Je peux dire « la parole tragique », mais je ne peux pas lui opposer « la parole comique ».  « La parole tragique » renvoie sans équivoque à la parole de la tragédie, du genre tragique, quand « la parole comique » fait d’abord penser au bon mot, à la blague. Mon incapacité à leur appliquer une dénomination commune en dit long sur la nature de leur opposition.

Ce parfum que je n’aimais pas, qui m’insupportait, me ramenant par le licol à l’écœurement (mélange de pièces surchauffées, de Cinzano et de cris) et à l’épouvante de l’enfance (trajets vers des lieux redoutés à l’arrière d’une voiture conduite à tombeau ouvert, haut-le-cœur des virages en épingle au bord des ravins). Ce parfum qui n’était pas exactement celui qui m’avait rendu malade (un autre nom, quelques écarts de fragrances), mais que je redoutais sur le col d’un ami très cher, d’un spectateur assis toujours trop près de moi à l’opéra, dans une rencontre où la poignée de main, la bise parfois et inévitable et pour la journée se rappelle à chaque mouvement. Ce parfum, sur ta peau, je ne le reconnais plus.

Le flacon pèse son poids. L’industrie du parfum y met un point d’honneur : il faut protéger avec ostentation son précieux contenu afin d’en justifier le prix. La question du vaporisateur est de première importance : il préside à la magie de l’opération. Une bouteille d’eau de Cologne en est dépourvue, c’est autre chose qu’on vend : une ablution, une purification. La vaporisation se substitue au bris du vase de nard, d’une sainte ampoule. Certains atomiseurs sont formés d’une poire reliée directement ou par un élégant tuyau recouvert de textile au flacon. Leur maniement impose un geste de poigne, qui n’est pas sans parenté avec celui que nous faisons pour signifier le cœur battant. D’autres fois, le déclenchement nécessite une simple pression de l’index… La vaporisation fractionne à l’infini quelques millilitres du parfum et le mélange à l’air avant qu’il atteigne notre peau. Simultanément, le liquide et l’odeur nous touchent. Fugace brûlure froide contre le flacon qui contient les 37 degrés de notre sang.

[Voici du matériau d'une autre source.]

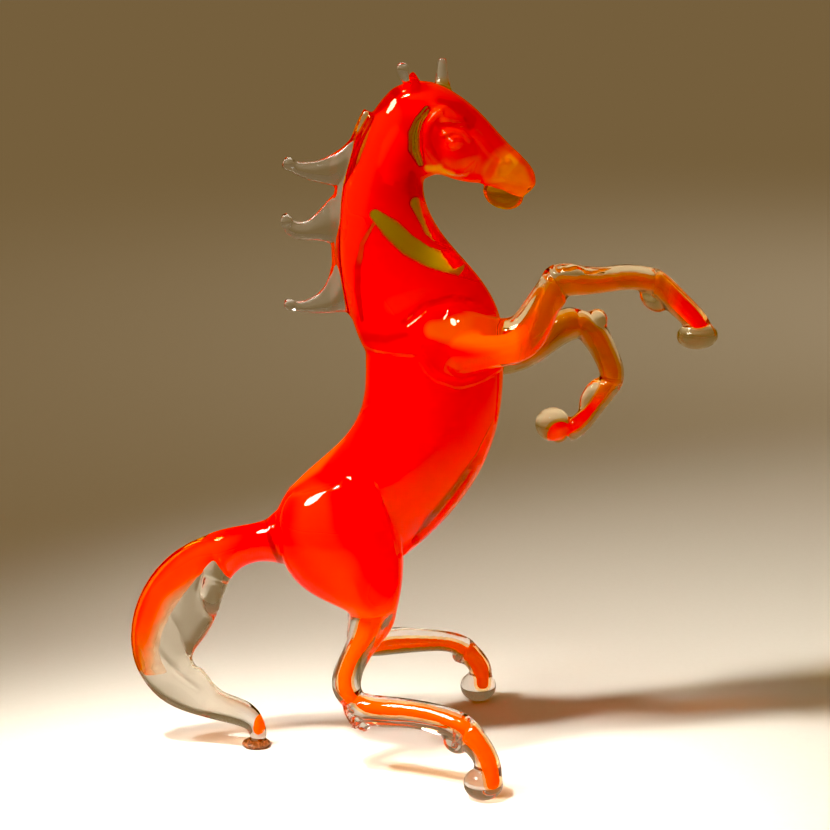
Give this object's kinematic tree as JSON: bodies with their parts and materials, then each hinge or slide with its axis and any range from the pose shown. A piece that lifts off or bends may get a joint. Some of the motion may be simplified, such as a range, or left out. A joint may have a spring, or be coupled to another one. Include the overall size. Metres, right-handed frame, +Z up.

Une des grandes questions qui animent les disputes religieuses porte sur la matérialité ou l’intangibilité des choses. C’est le cas pour la couleur, certaines églises la rangent du côté de la matière, et conservent leurs bâtiments immaculés, d’autres, du côté de la lumière, et peignent les leurs du sol au plafond, vitres comprises. Le parfum a un poids (une livre d’un parfum de nard pur), un prix exorbitant et chiffrable (trois cents deniers), un contenant qui ajoute à son état de corps terrestre (un vase d’albâtre), et malgré toute cette épaisse matérialité, il est, plus fin qu’un voile, invisible à l’œil nu, le véhicule vers l’au-delà (elle a d’avance embaumé mon corps pour la sépulture).

Quand elle donne cours sur Mozart, Gerda Hartman insiste sur l’alternance entre tension et relâchement dans la ligne vocale. D’aucuns diront que toute musique procède ainsi, que c’est la base de l’harmonie. J’ai tout lieu de penser qu’elle le sait, mais aussi qu’il est pour Mozart plus nécessaire que pour tous les autres de le rappeler. L’étiquette « divin » recouvre sa musique et cette sacralisation « énerve » sa musique jusqu’à l’inertie — « énerver » pris ici dans son sens premier : du latin enervare, « retirer les nerfs », d’où « affaiblir, épuiser » —.

Quand l’élève est presque, Jean Deplace disait : ça ressemble. Yves Pignot : tu as la consistance d’un Pacman mordu par les fantômes. Stuart Seide : laisse voir au lieu de montrer. Catherine Hiegel : vous vous rendez compte que vous n’exprimez rien quand vous jouez ? Emmanuel Olivier : ça te paraît difficile ce que je te demande ? Olivier Reboul : vous vous êtes perdu dans votre monde de beauté, semble-t-il… Sean Connery dans Les Incorruptibles de Brian de Palma : la défaite, c'est presque la victoire.